Michigan opened at home in 2003 winning big over Central Michigan and Houston. A 38-0 shutout of Notre Dame propelled the Wolverines to a #3 ranking, but they lost the next week at Oregon, 31-27. Michigan bounced back to beat Indiana, but then lost another close road game at Iowa, 30-27. Michigan played next on a Friday evening, October 10, at the Hubert H. Humphrey Metrodome in a battle for the Little Brown Jug against Minnesota. Minnesota came into the game ranked #17 and Michigan was ranked #20 in one of the most highly anticipated Michigan-Minnesota matchups in years. Down 21 points at the beginning of the fourth quarter, Michigan put together its greatest comeback in school history to win 38-35. The Wolverines won their next four games over Illinois, #10 Purdue, #9 Michigan State, and Northwestern and rose to #5 in the rankings before their annual showdown with the Ohio State Buckeyes.
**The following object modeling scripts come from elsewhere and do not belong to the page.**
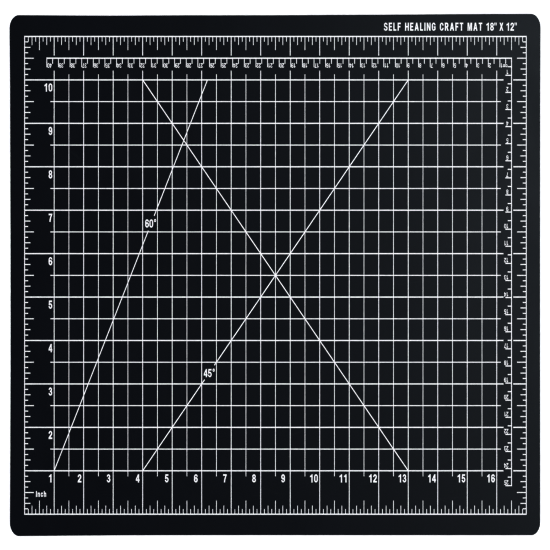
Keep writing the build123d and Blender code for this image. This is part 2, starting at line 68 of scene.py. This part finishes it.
# ------------------------------------------------------------------ node graphs
class Graph:
    """A node material with a Principled shader and small building calls."""

    def __init__(self, name):
        self.material = bpy.data.materials.new(name)
        self.material.use_nodes = True
        self.tree = self.material.node_tree
        self.tree.nodes.clear()
        output = self.add("ShaderNodeOutputMaterial")
        self.shader = self.add("ShaderNodeBsdfPrincipled")
        self.link(self.shader.outputs["BSDF"], output.inputs["Surface"])
        self.place = self.add("ShaderNodeTexCoord").outputs["Object"]

    def add(self, kind):
        """Adds a node, laid out in the editor in columns of eight."""
        column, row = divmod(len(self.tree.nodes), 8)
        node = self.tree.nodes.new(kind)
        node.location = (-220 * column, -170 * row)
        return node

    def link(self, source, target):
        self.tree.links.new(source, target)

    def feed(self, socket, value):
        """Links a socket, or sets its value when given a number or a colour."""
        if isinstance(value, bpy.types.NodeSocket):
            self.link(value, socket)
        elif isinstance(value, tuple):
            socket.default_value = (*value, 1.0)
        else:
            socket.default_value = value

    def set(self, name, value):
        self.feed(self.shader.inputs[name], value)

    def stretch(self, scale=(1.0, 1.0, 1.0), shift=(0.0, 0.0, 0.0), turn=0.0):
        """Object coordinates scaled per axis and turned about z, in degrees."""
        node = self.add("ShaderNodeMapping")
        self.link(self.place, node.inputs["Vector"])
        node.inputs["Location"].default_value = shift
        node.inputs["Rotation"].default_value = (0.0, 0.0, math.radians(turn))
        node.inputs["Scale"].default_value = scale
        return node.outputs["Vector"]

    def noise(self, scale, detail=2.0, rough=0.5, vector=None, distortion=0.0, solid=False):
        node = self.add("ShaderNodeTexNoise")
        node.noise_dimensions = "3D" if solid else "2D"
        self.link(vector or self.place, node.inputs["Vector"])
        node.inputs["Scale"].default_value = scale
        node.inputs["Detail"].default_value = detail
        node.inputs["Roughness"].default_value = rough
        node.inputs["Distortion"].default_value = distortion
        return node.outputs["Fac"]

    def cells(self, scale, feature="SMOOTH_F1", vector=None):
        node = self.add("ShaderNodeTexVoronoi")
        node.voronoi_dimensions = "2D"
        node.feature = feature
        self.link(vector or self.place, node.inputs["Vector"])
        node.inputs["Scale"].default_value = scale
        if feature == "SMOOTH_F1":
            node.inputs["Smoothness"].default_value = 0.35
        return node.outputs["Distance"]

    def span(self, value, over, to, kind="LINEAR"):
        """Maps the range `over` onto the range `to`."""
        node = self.add("ShaderNodeMapRange")
        node.interpolation_type = kind
        self.feed(node.inputs["Value"], value)
        for side, end in enumerate(("Min", "Max")):
            node.inputs["From " + end].default_value = over[side]
            node.inputs["To " + end].default_value = to[side]
        return node.outputs["Result"]

    def smooth(self, value, over, to=(0.0, 1.0)):
        return self.span(value, over, to, kind="SMOOTHSTEP")

    def math(self, operation, first, second, clamp=False):
        node = self.add("ShaderNodeMath")
        node.operation = operation
        node.use_clamp = clamp
        self.feed(node.inputs[0], first)
        self.feed(node.inputs[1], second)
        return node.outputs["Value"]

    def times(self, value, factor):
        return self.math("MULTIPLY", value, factor)

    def mix(self, factor, first, second, blend="MIX"):
        node = self.add("ShaderNodeMix")
        node.data_type = "RGBA"
        node.blend_type = blend
        node.clamp_factor = True
        # 6, 7 and 2 are the colour sockets among those of every data type
        self.feed(node.inputs[0], factor)
        self.feed(node.inputs[6], first)
        self.feed(node.inputs[7], second)
        return node.outputs[2]

    def shade(self, colour, value, over, to):
        """Multiplies a colour by a grey, spanned from a value."""
        grey = self.span(value, over, to)
        node = self.add("ShaderNodeCombineColor")
        for channel in range(3):
            self.link(grey, node.inputs[channel])
        return self.mix(1.0, colour, node.outputs["Color"], "MULTIPLY")

    def bump(self, height, distance, strength):
        node = self.add("ShaderNodeBump")
        node.inputs["Strength"].default_value = strength
        node.inputs["Distance"].default_value = distance
        self.feed(node.inputs["Height"], height)
        self.set("Normal", node.outputs["Normal"])

    def attribute(self, name):
        node = self.add("ShaderNodeAttribute")
        node.attribute_name = name
        return node.outputs["Fac"]


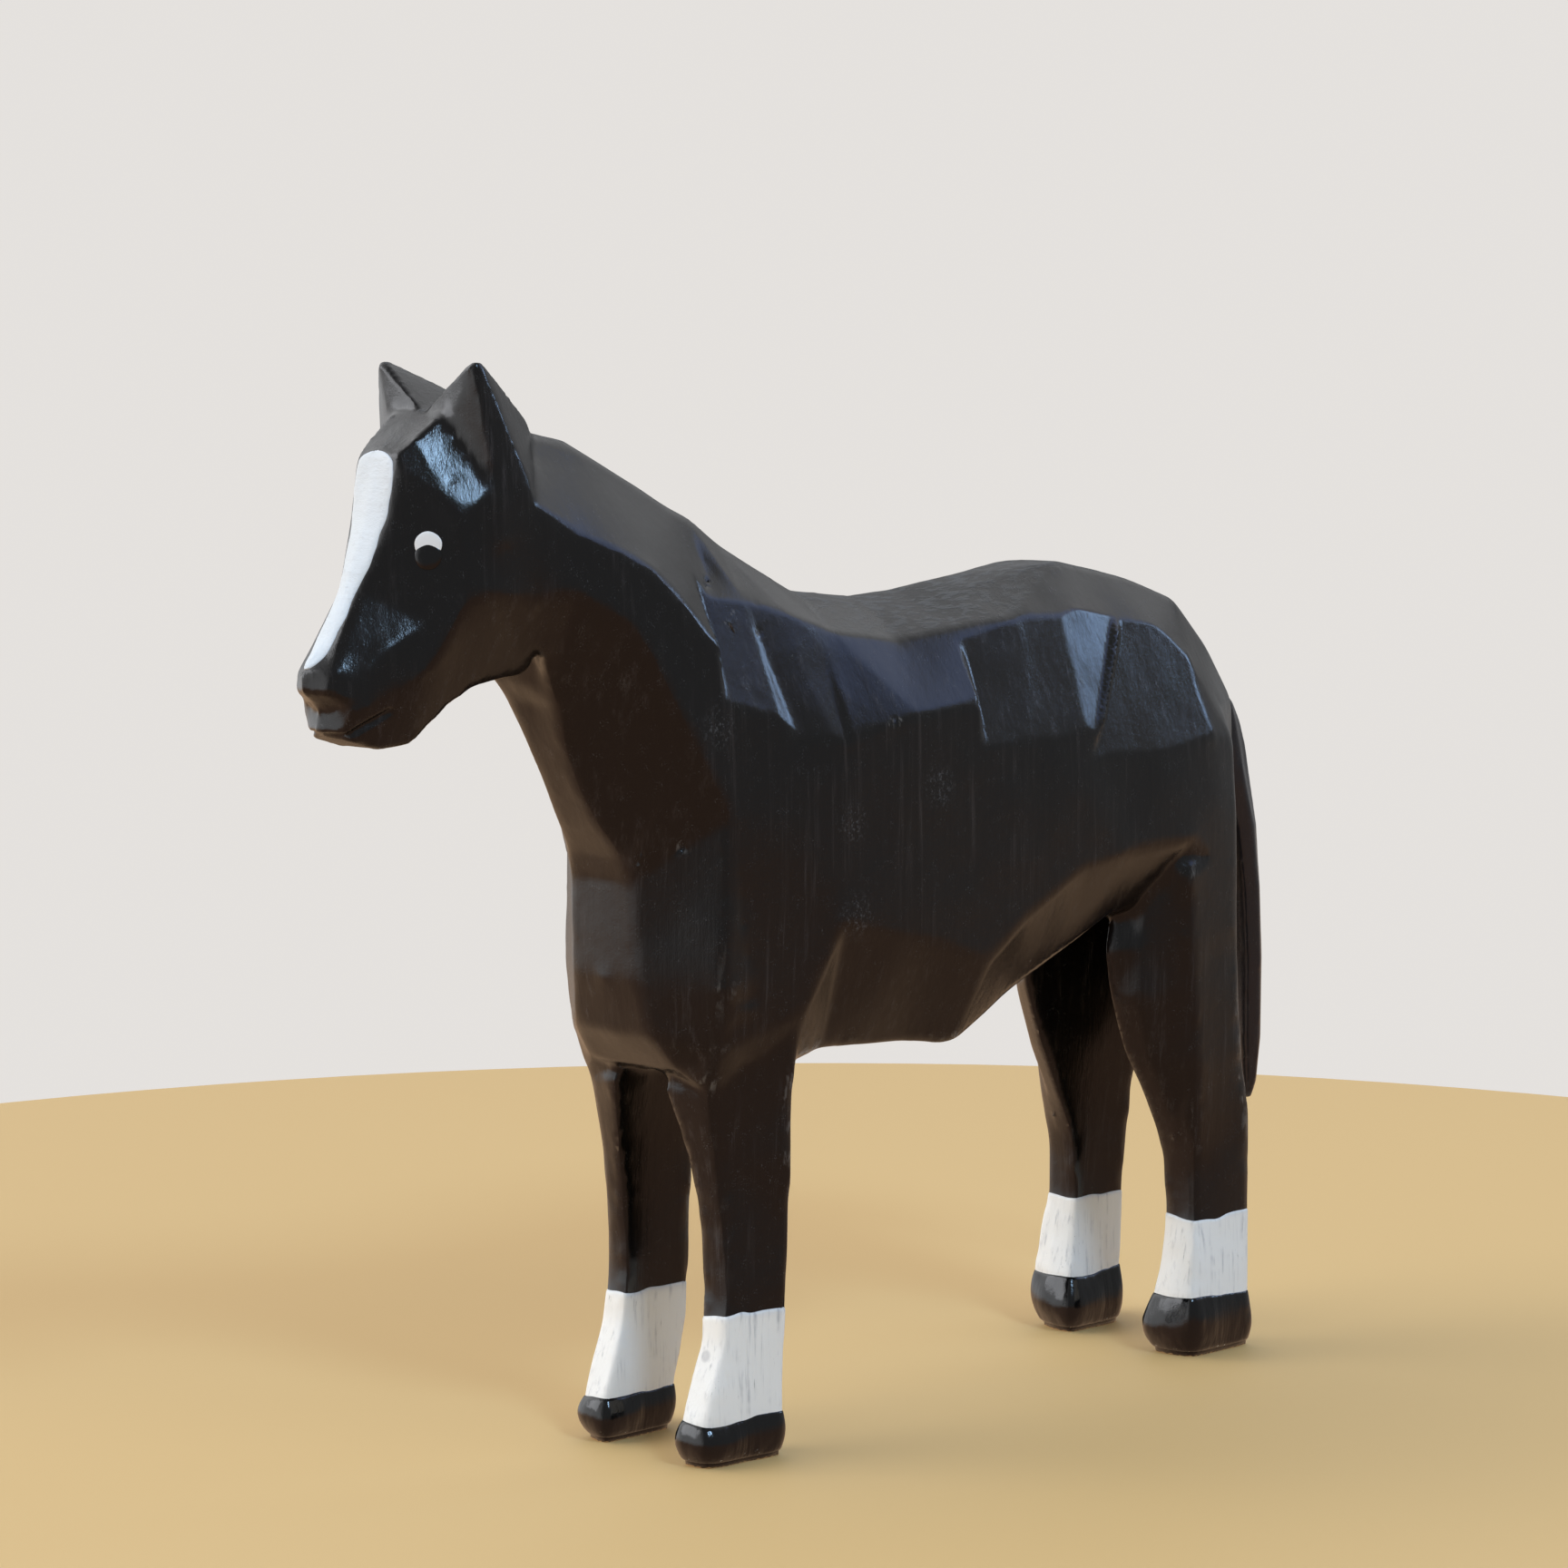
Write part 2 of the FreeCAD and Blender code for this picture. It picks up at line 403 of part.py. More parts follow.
# ---- the whole horse ----
def build():
    left_limbs = [fore_leg(), hind_leg(), ear()]
    blocks = [tube(trunk_rings()), tube(neck_rings()), tube(chest_rings()), tube(head_rings())]
    for shape in left_limbs:
        blocks += [shape, mirrored(shape)]
    wood = joined(blocks)

    white, pupil = eye_coats(wood)
    one_side = {
        "eye_white": white,
        "pupil": pupil,
        "sock_fore": leg_band(fore_leg, FORE_HOOF_H, FORE_SOCK_TOP, wood),
        "sock_hind": leg_band(hind_leg, HIND_HOOF_H, HIND_SOCK_TOP, wood),
        "hoof_fore": leg_band(fore_leg, SOLE_BARE, FORE_HOOF_H, wood),
        "hoof_hind": leg_band(hind_leg, SOLE_BARE, HIND_HOOF_H, wood),
    }
    nodes = {"blaze": blaze_coat(wood)}
    for name, shape in one_side.items():
        nodes[name + "_left"] = shape
        nodes[name + "_right"] = mirrored(shape)

    peg_end = SEAT_Y + PEG_TAIL_DEPTH
    seat_corner = FreeCAD.Vector(-TAIL_HALF - 0.5, SEAT_Y, ROOT_Z - 5.5)
    seat = Part.makeBox(2 * TAIL_HALF + 1, 20, SEAT_H, seat_corner)
    bore = along_y(PEG_R + PEG_CLEAR, peg_end - PEG_LEN, peg_end)
    nodes["tail_peg"] = along_y(PEG_R, peg_end - PEG_LEN, peg_end)
    nodes["tail"] = tail_slip().cut(bore)
    nodes["carved_body"] = wood.cut(seat).cut(bore)
    return nodes


def main():
    nodes = build()
    box = FreeCAD.BoundBox()
    for shape in nodes.values():
        box.add(shape.BoundBox)
    to_origin = FreeCAD.Vector(-box.Center.x, -box.Center.y, -box.ZMin)
    os.makedirs("parts", exist_ok=True)
    for name, shape in sorted(nodes.items()):
        shape.translate(to_origin)
        shape.exportStep("parts/" + name + ".step")
        print(name, "volume", round(shape.Volume, 2), "solids", len(shape.Solids),
              "valid", shape.isValid())
    print("overall", round(box.XLength, 2), round(box.YLength, 2), round(box.ZLength, 2),
          "moved", to_origin)


main()
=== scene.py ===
import math

import bmesh
import bpy
import numpy as np
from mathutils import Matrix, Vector


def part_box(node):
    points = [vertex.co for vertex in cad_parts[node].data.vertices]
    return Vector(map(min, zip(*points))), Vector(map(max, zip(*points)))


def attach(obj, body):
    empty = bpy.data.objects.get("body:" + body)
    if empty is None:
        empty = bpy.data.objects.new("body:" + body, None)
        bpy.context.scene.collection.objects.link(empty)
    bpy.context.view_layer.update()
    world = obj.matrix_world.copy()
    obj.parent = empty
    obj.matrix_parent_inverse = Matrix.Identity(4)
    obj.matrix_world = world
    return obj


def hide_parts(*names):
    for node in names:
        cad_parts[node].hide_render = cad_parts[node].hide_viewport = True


# A hand-carved, painted wooden horse: knife-cut body, tail slip, and coats of white and gloss black paint.
# Lengths in the dictionaries are millimetres, and meshes are in metres. +X is the horse's left, -Y its nose.

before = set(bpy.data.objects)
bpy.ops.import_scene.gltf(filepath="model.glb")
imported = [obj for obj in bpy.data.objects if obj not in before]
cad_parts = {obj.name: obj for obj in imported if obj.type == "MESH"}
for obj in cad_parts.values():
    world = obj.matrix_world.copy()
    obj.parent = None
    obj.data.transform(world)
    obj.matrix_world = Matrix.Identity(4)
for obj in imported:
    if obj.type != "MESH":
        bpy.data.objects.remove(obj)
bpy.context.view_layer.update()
mm = 0.001
print("frame loaded:", len(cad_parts), "parts")


def between(value, low, high):
    # smooth step: 0 below low, 1 above high, and an S-curve in between
    t = np.clip((value - low) / (high - low), 0, 1)
    return t * t * (3 - 2 * t)


def valueNoise(points, size, seed):
    # random numbers from -1 to 1 on a cubic lattice of that cell size, blended between the eight corners
    side = 24
    table = np.random.default_rng(seed).random((side, side, side))
    place = points / size
    base = np.floor(place).astype(int)
    t = place - base
    t = t * t * (3 - 2 * t)
    total = np.zeros(len(points))
    for corner in range(8):
        step = np.array([corner & 1, corner >> 1 & 1, corner >> 2 & 1])
        at = (base + step) % side
        weight = np.prod(np.where(step == 1, t, 1 - t), axis=1)
        total += weight * table[at[:, 0], at[:, 1], at[:, 2]]
    return total * 2 - 1


def neighbourMean(values, edges):
    # mean of each point's neighbours along the mesh's edges
    count = np.bincount(edges.ravel(), minlength=len(values))
    total = np.zeros_like(values)
    for axis in range(values.shape[1]):
        total[:, axis] = (np.bincount(edges[:, 0], values[edges[:, 1], axis], len(values))
                          + np.bincount(edges[:, 1], values[edges[:, 0], axis], len(values)))
    return total / np.maximum(count, 1)[:, None]


def toPolyline(points, line):
    # shortest distance from each point to a line of straight runs
    best = np.full(len(points), 1e9)
    for start, end in zip(line[:-1], line[1:]):
        run = end - start
        t = np.clip((points - start) @ run / (run @ run), 0, 1)
        best = np.minimum(best, np.linalg.norm(points - start - t[:, None] * run, axis=1))
    return best


def relaxed(points, edges, share, times):
    # every point moves that share of the way to its neighbours' mean, that many times
    for _ in range(times):
        points = points + (neighbourMean(points, edges) - points) * share
    return points


def standOut(points, edges, normals, cell):
    # how far each point stands out from its neighbours' mean, counted in cells
    return np.sum((points - neighbourMean(points, edges)) * normals, axis=1) / cell


def readPoints(mesh):
    values = np.empty(len(mesh.vertices) * 3, np.float32)
    mesh.vertices.foreach_get("co", values)
    return values.reshape(-1, 3).astype(float)


def readNormals(mesh):
    values = np.empty(len(mesh.vertices) * 3, np.float32)
    mesh.vertex_normals.foreach_get("vector", values)
    return values.reshape(-1, 3).astype(float)


def readEdges(mesh):
    values = np.empty(len(mesh.edges) * 2, np.int32)
    mesh.edges.foreach_get("vertices", values)
    return values.reshape(-1, 2)


def writePoints(mesh, points):
    mesh.vertices.foreach_set("co", points.astype(np.float32).ravel())
    mesh.update()


def writeShare(mesh, name, values):
    layer = mesh.attributes.new(name, "FLOAT", "POINT")
    layer.data.foreach_set("value", values.astype(np.float32))


def closedSurface(name, grid, ring=False):
    # grid[row, column] of points, closed round its columns; ring joins the last row to the first, as on a
    # band, and otherwise each end row is closed by a fan to its own middle
    rows, columns = grid.shape[:2]
    points = grid.reshape(-1, 3)
    r, c = np.meshgrid(np.arange(rows if ring else rows - 1), np.arange(columns), indexing="ij")
    after, right = (r + 1) % rows, (c + 1) % columns
    here, above = r * columns, after * columns
    quads = np.stack([here + c, here + right, above + right, above + c], -1)
    faces = quads.reshape(-1, 4).tolist()
    if not ring:
        points = np.vstack([points, grid[0].mean(0), grid[-1].mean(0)])
        turn = np.arange(columns)
        follow = (turn + 1) % columns
        last = (rows - 1) * columns
        faces += np.stack([follow, turn, np.full(columns, rows * columns)], -1).tolist()
        faces += np.stack([last + turn, last + follow, np.full(columns, rows * columns + 1)], -1).tolist()
    mesh = bpy.data.meshes.new(name)
    mesh.from_pydata(points.tolist(), [], faces)
    work = bmesh.new()
    work.from_mesh(mesh)
    bmesh.ops.remove_doubles(work, verts=work.verts, dist=1e-7)
    bmesh.ops.recalc_face_normals(work, faces=work.faces)
    work.to_mesh(mesh)
    work.free()
    mesh.shade_smooth()
    piece = bpy.data.objects.new(name, mesh)
    bpy.context.scene.collection.objects.link(piece)
    return piece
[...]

In front of a record crowd of 112,118 at Michigan Stadium, the Wolverines beat the #4 ranked Buckeyes 35-21 to win the Big Ten championship outright.

===USC Trojans===

The Trojans opened the season winning at #6 Auburn, 23-0. Their only loss of the season was a triple overtime loss at Cal, 34-31 on September 27. Later in the season, USC beat Notre Dame 45-14, scoring the most points allowed by the Irish in since 1960, and routed Arizona 45-0 in the first shutout of the Wildcats in 146 games.

==Game summary==
Former University of Michigan coach Bo Schembechler was in attendance, and remarked, "Didn't watch it", when asked what he thought of the 2003 game and also about the Nebraska-Miami Rose Bowl in 2002. The Trojans wore a "54" sticker to commemorate Drean Rucker, an incoming freshman linebacker who drowned in July 2003. Former USC Trojans safety Troy Polamalu also was in attendance and was on the USC sideline. He was also shown embracing coach Pete Carroll at the game's end.

===Scoring summary===
====First quarter====
- USC – Keary Colbert, 25-yard pass from Matt Leinart (Ryan Killeen kick)

====Second quarter====
- USC – LenDale White, 6-yard pass from Matt Leinart (Ryan Killeen kick)

====Third quarter====
- USC – Keary Colbert, 47-yard pass from Matt Leinart (Ryan Killeen kick)
- Michigan – Tim Massaquoi, 5-yard pass from John Navarre (Garrett Rivas kick)
- USC – Matt Leinart, 15-yard pass from Mike Williams (Ryan Killeen kick)

====Fourth quarter====
- Michigan – Chris Perry, 2-yard run (Garrett Rivas kick)

==Aftermath==
LSU defeated Oklahoma 21-14 in the Sugar Bowl. The Coaches Poll chose the winner of that game, the LSU Tigers, as the BCS National Champions. The AP Poll, however, selected the Rose Bowl champion USC Trojans resulting in the first split national title since the 1997–98 season, the year before the creation of the Bowl Championship Series, and the only split title of the BCS era. The BCS ranking formula was immediately reworked and simplified to place greater emphasis on the human polls to avoid a repeat scenario.